- **WRITTEN INSTRUCTION**: Give the data again exactly, from its opening line through the line in which "tan_gap = 0.4; // [0.3:0.05:0.6]" appears.

- **DATASET SECTION**:

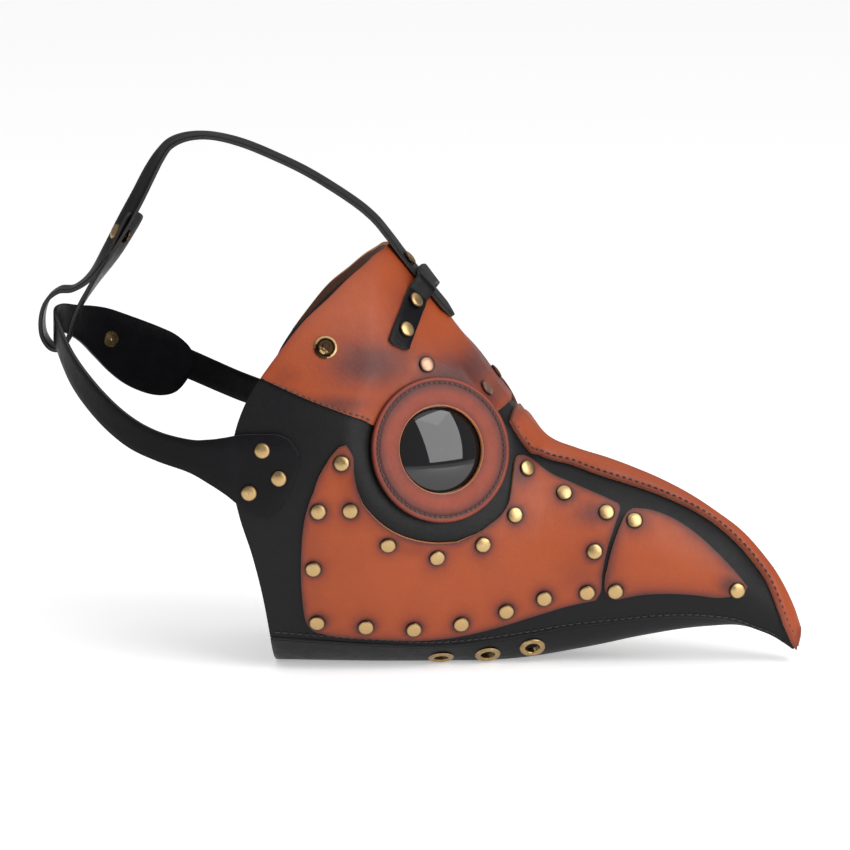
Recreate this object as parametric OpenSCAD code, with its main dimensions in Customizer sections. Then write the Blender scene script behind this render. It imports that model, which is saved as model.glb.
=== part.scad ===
// Plague doctor mask: stitched leather panels on a black leather body, with a long curved beak.
// Right and left are the wearer's. +X points along the beak, +Z is up and Y = 0 is the mirror plane.
// The body is one smooth skin, described at stations along X. Every panel is a patch of that skin.

/* [Leather] */
// Thickness of the black body panels
body_leather = 1.8; // [1.2:0.1:2.4]
// Thickness of the tan panels and the eye ring layers
tan_leather = 1.8; // [1.2:0.1:2.4]
// Thickness of the straps
strap_leather = 2.2; // [1.6:0.1:3]
// Air between two leather layers
layer_gap = 0.2; // [0.1:0.05:0.4]
// Glue and air between the black body and the tan panels
tan_gap = 0.4; // [0.3:0.05:0.6]

/* [Eye] */
// Forward position of the eye centre
eye_x = 14; // [5:0.5:25]
// Height of the eye centre
eye_z = 121.5; // [110:0.5:130]
// Distance of the eye plane's centre from the mirror plane
eye_y = 47; // [40:0.5:55]
// Turn of the eye towards the beak
eye_turn = 27; // [15:1:35]
// Upward tilt of the eye
eye_tilt = 14; // [5:1:20]
// Outer radius of the leather eye ring
ring_r = 39.5; // [36:0.5:43]
// Radius of the window through the eye ring
window_r = 23.7; // [20:0.1:27]
// Radius of the lens flange
lens_r = 28; // [26:0.5:30]
// Height of the lens dome above the body
dome_h = 7.5; // [5:0.5:10]

/* [Metal] */
// Radius of a double cap rivet
rivet_r = 4.5; // [3.5:0.1:5]
// Height of a rivet cap
cap_h = 1.9; // [1.2:0.1:2.5]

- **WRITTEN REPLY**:
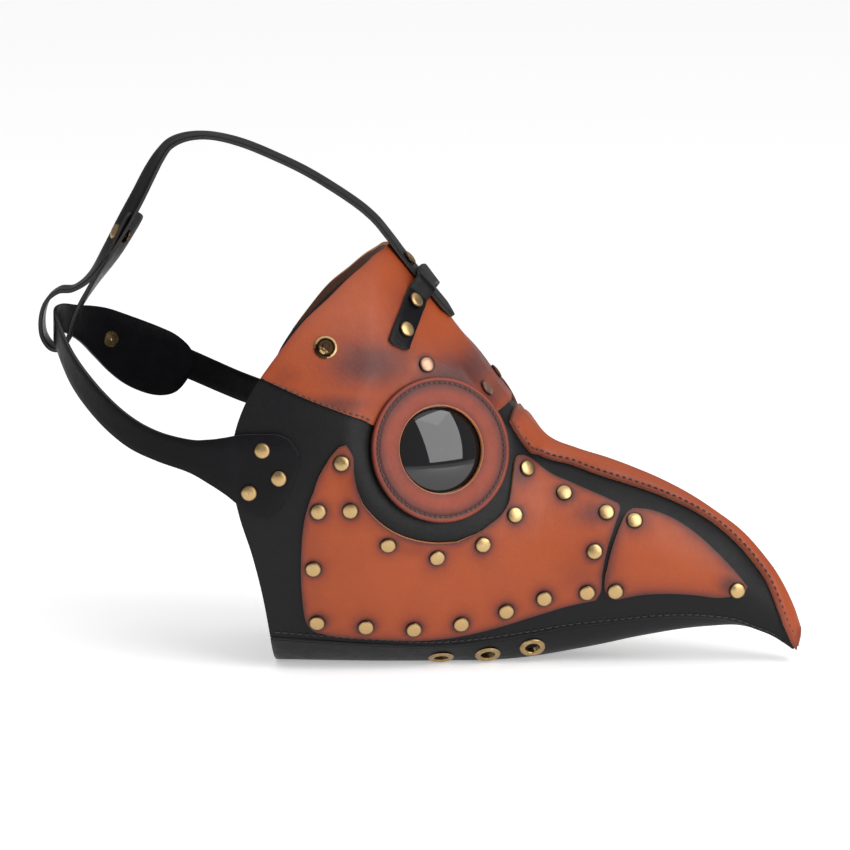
Recreate this object as parametric OpenSCAD code, with its main dimensions in Customizer sections. Then write the Blender scene script behind this render. It imports that model, which is saved as model.glb.
=== part.scad ===
// Plague doctor mask: stitched leather panels on a black leather body, with a long curved beak.
// Right and left are the wearer's. +X points along the beak, +Z is up and Y = 0 is the mirror plane.
// The body is one smooth skin, described at stations along X. Every panel is a patch of that skin.

/* [Leather] */
// Thickness of the black body panels
body_leather = 1.8; // [1.2:0.1:2.4]
// Thickness of the tan panels and the eye ring layers
tan_leather = 1.8; // [1.2:0.1:2.4]
// Thickness of the straps
strap_leather = 2.2; // [1.6:0.1:3]
// Air between two leather layers
layer_gap = 0.2; // [0.1:0.05:0.4]
// Glue and air between the black body and the tan panels
tan_gap = 0.4; // [0.3:0.05:0.6]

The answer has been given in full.